In the morning, BTC tested around 94,000 but unexpectedly broke through instantly, smashing through the 90,000 level and dropping to a low of 89,327. Those who just added positions were immediately caught in the downturn, with accounts glowing green. But such extreme declines often hide opportunities — the 4-hour KDJ’s J line is beginning to turn upward, although the MACD still shows a death cross, signaling a short-term rebound.
The real turning point occurred around 10 a.m. when Bitcoin repeatedly tested near 89,000, forming a small consolidation zone. The strategy at this point was clear: participate lightly in the rebound, keeping positions within 30%. Why not be aggressive? Because the MACD’s green bars are still shrinking and haven’t fully disappeared, so the rebound strength is uncertain.

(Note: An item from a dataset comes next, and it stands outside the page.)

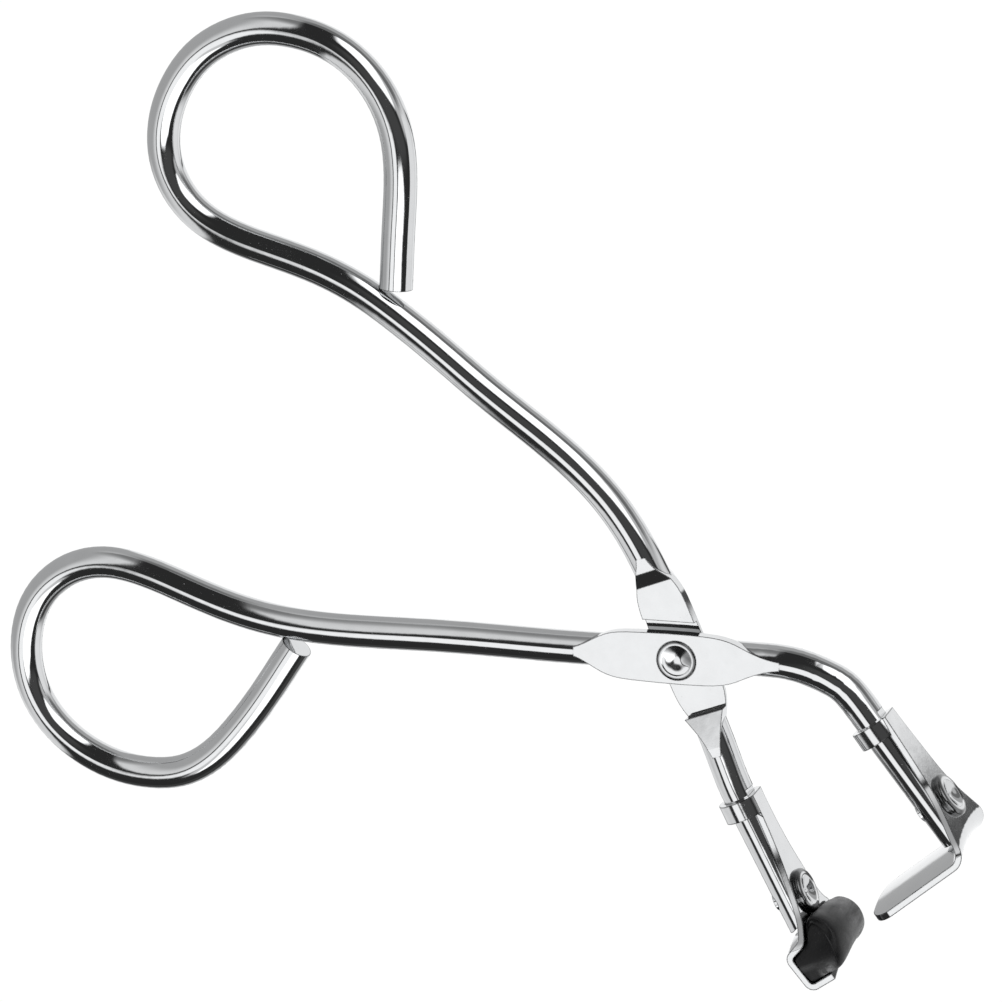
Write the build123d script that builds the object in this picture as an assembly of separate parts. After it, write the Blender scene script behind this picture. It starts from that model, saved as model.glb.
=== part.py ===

In the afternoon, the trend shifted. BTC gradually rose, reaching 92,500, just 500 points below the key resistance at 93,000. But here, the decision was to take profits rather than chase higher — the reason is simple: the market was relatively calm that day, lacking enough catalysts to break through this resistance. In this situation, securing the 3,500-point profit is wiser than risking an uncertain breakout.
The core lesson from this wave of market movement is that extreme volatility often contains trading opportunities, but only if you understand the detailed technical signals and know when to be greedy and when to be content.